Oggi la benzina è rincarata. È l’estate del quarantasei. Un litro vale un chilo d’insalata…» canta Paolo Conte nella sua vecchia ballata dedicata alla Topolino amaranto. E da allora il prezzo della benzina è per gli italiani l’indicatore economico primo. Rozzo, simbolico, casalingo, quel che volete, ma prima che tutti ci avvezzassimo allo spread BundBtp, quando Standard&Poor’s erano meno familiari dei grandi magazzini Standa, ora Billa, e quando nulla sapevamo del trading online, bene, che un litro di super valesse un chilo di insalata, o giù di lì, lo sapevano tutti. Non siamo i soli a ragionare così, per generazioni di americani il biglietto, prima ancora il gettone, della metropolitana di New York doveva avere lo stesso costo della fetta di pizza e il «New York Times» calcolava il costo della vita comparando subway e Napoletana.
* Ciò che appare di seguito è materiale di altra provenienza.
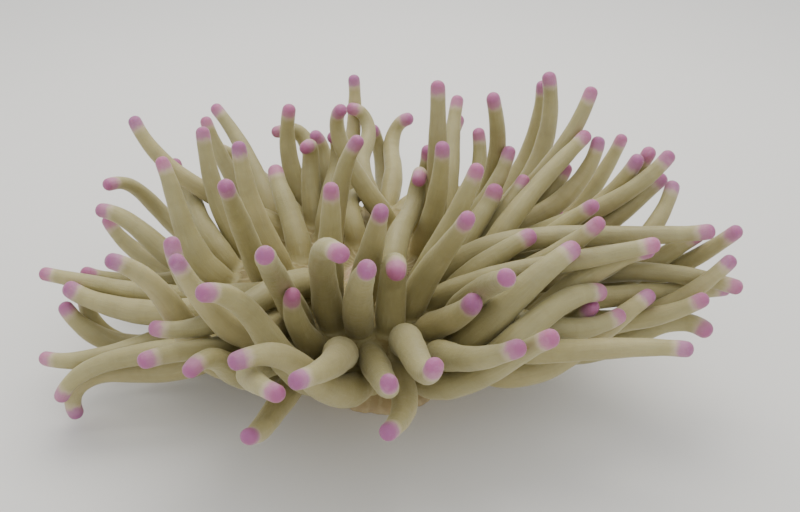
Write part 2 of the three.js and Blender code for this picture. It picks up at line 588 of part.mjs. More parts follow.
put("pedal_disc", foot(), COLUMN);
put("column", column(), COLUMN);
const mouth = mouthSolid();
put("oral_disc", oralDisc(), DISC);
put("mouth", mainPiece(mouth.subtract(seat)), LIP);

// Where two tentacles of different pieces press together, the later one gives way.
const placed = [];
const boxesMeet = (a, b) => {
  const [p, q] = [a.boundingBox(), b.boundingBox()];
  return [0, 1, 2].every((i) => p.min[i] < q.max[i] && q.min[i] < p.max[i]);
};
for (const n of nodes) {
  let body = null;
  for (const t of n.tentacles) {
    let flesh = t.body;
    if (!n.fan) flesh = flesh.subtract(seat);
    for (const o of placed)
      if (boxesMeet(flesh, o.swollen) && flesh.intersect(o.swollen).volume() > 1e-3)
        flesh = flesh.subtract(o.swollen);
    flesh = mainPiece(flesh);
    body = body ? body.add(flesh) : flesh;
  }
  if (n.fan) body = body.add(giveWay(marginSegment(fans.indexOf(n)), n));
  for (const t of n.tentacles) placed.push(t);
  put(n.name, mainPiece(body).simplify(SIMPLIFY), FLESH);
}

export default anemone;
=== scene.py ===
# A giant sea anemone (Condylactis gigantea) standing open on its foot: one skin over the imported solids.
# Sizes are millimetres until a mesh is made; +Z up, the front is -Y, the same frame and the same table as the CAD.
import json
import math

import bpy
import numpy as np
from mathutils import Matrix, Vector

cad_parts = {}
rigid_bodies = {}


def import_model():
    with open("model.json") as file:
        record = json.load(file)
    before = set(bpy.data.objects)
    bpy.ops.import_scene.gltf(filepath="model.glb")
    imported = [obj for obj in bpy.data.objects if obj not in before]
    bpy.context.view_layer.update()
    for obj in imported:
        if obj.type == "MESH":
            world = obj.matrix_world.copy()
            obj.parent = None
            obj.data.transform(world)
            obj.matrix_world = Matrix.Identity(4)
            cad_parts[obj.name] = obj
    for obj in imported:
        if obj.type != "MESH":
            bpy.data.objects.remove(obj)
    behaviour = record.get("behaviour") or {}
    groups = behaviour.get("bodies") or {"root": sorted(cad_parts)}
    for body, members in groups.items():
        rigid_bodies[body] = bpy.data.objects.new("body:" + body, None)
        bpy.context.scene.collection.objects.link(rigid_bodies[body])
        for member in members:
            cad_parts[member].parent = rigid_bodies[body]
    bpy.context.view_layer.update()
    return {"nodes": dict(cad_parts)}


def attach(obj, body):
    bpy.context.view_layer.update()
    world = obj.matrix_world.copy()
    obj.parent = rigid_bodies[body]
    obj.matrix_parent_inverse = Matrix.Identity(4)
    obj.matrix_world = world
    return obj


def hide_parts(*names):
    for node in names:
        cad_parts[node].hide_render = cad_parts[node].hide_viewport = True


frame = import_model()

# ---- Body sizes, as in the CAD ----
DISC_LEVEL = 46.0
DISH_DEPTH = 2.5
DISH_RADIUS = 40.0
DISC_FLAT = 53.0
RIM_ROUND = 13.0
COLUMN_WAIST = 31.0
FOOT_RADIUS = 42.0
FOOT_LOBES = 5
MOUTH_LENGTH, MOUTH_WIDTH, LIP_HEIGHT = 27.0, 19.0, 3.4
SLIT_LENGTH, SLIT_WIDTH, SLIT_DEPTH = 17.0, 2.2, 4.5
NECK_PINCH, NECK_LENGTH, TAPER_POWER = 0.25, 0.16, 0.85
LIP_FOLDS = 16

# ---- Skin ----
TUBE_SIDES = 18
BODY_SEGMENTS = 168
ROOT_FILLET = 5.5  # how widely a tentacle's root flows into the disc
ROOT_WEB = 1.6  # and into the root beside it
FILLET_HEIGHT = 9.0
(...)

Ancora oggi, del resto, il raffinato settimanale d’affari «The Economist» pubblica un indice McDonald’s stimando le metropoli più esose con un borsino che confronta il prezzo locale del Big Mac. Non c’è dunque da stupirsi se, appena lenite le ansie per la crisi europea del debito, dalla Grecia all’Italia, la gente si fissi sulla benzina come totem delle paure. Una scuola di economisti Usa già definisce i nostri giorni «era dell’ansietà» e se uno studio di Banca Intesa-Sanpaolo conferma che la famiglia media italiana spende ormai al mese 470 euro per benzina e carburanti contro 467 euro per il cibo, la realtà è chiara. I consumi alimentari sono tornati al livello del 1980, quando la Nazionale di Enzo Bearzot si apprestava a diventare invincibile e Urss, Dc, Psi e Pci sembravano eterni.
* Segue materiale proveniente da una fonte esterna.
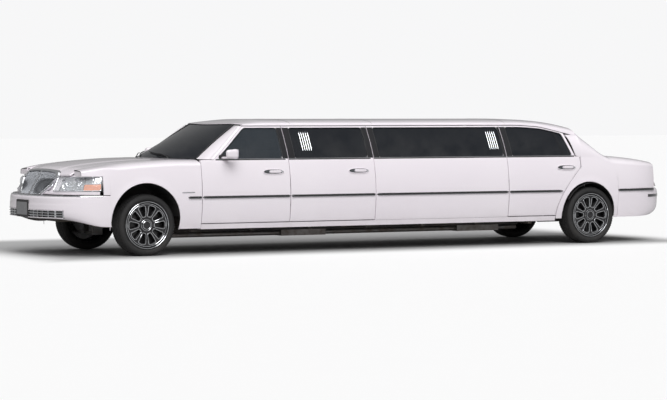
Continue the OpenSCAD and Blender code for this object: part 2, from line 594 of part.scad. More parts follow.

La benzina rincarata frena gli altri consumi, e sul bidone di petrolio greggio Brent la nostra fobia del futuro si appalesa come sul lettino psicoanalitico del dottor Freud. A un seminario di «The Ruling Companies», lunedì, l’amministatore delegato Eni Paolo Scaroni ha calcolato che sui 125 dollari del prezzo del greggio oggi, la paura di una guerra con l’Iran pesa per ben 20 dollari. Se Obama, Israele e gli ayatollah si rappacificassero oggi stesso il greggio scenderebbe di botto a 100 dollari. L’irrazionalità dei mercati globali pesa in casa nostra con la paranoia sul riscaldamento, il pieno per la gita fuori porta, il motorino dei figli: benzina che rincara e noi a scegliere, come Paolo Conte, tra super senza piombo e insalata.
Il presidente americano Barack Obama ha colto questo clima teso, perché nel paese che era abituato a pagare un dollaro per un gallone, quattro litri, di benzina vedere oggi al distributore prezzi «europei» rischia di essere un handicap verso la Casa Bianca. Se Obama lancia un caso internazionale contro la Cina sulle Terre Rare, preziosi minerali indispensabili allo sviluppo, lo fa solo per dire agli operai e al ceto medio furioso per la benzina: vedete? Alzo la voce con Pechino! Tutti noi, quando i numerini girano come un flipper al distributore, dobbiamo ricordarci del mondo che, come nel Quarantasei, ci impone i suoi prezzi. Nella stessa conferenza Scaroni ricordava che, al netto dei profitti Eni e delle imposte, il prezzo del gas e i suoi rincari vengono decisi in poche, e lontane, capitali. Ma il governo dei tecnici di Mario Monti, che ha evitato la crisi peggiore con le scelte d’inverno, non deve sottovalutare il cattivo umore popolare sulla benzina di chi non legge il «Wall Street Journal» e non ha mai aperto Forbes.
Il rigore senza consenso costante può innescare populismo e le scelte migliori possono essere male interpretate da chi deve arrivare a fine mese. Raghuram Rajan, il grande economista, ci indica nel suo saggio appena tradotto da Einaudi come il ceto medio stenti molto dopo la crisi 2008, pressato dalla nuova economia del lavoro sempre precario. Allora occhio alla benzina e occhio alla paura e al malumore che si possono diffondere. Non bacchettiamo mai nessuno, spieghiamo ogni scelta, proviamo a non bloccare neppure i consumi più elementari. Non è solo un gran bene per la nostra economia, è un gran bene per la nostra politica, società e democrazia, oggi come nel Quarantasei.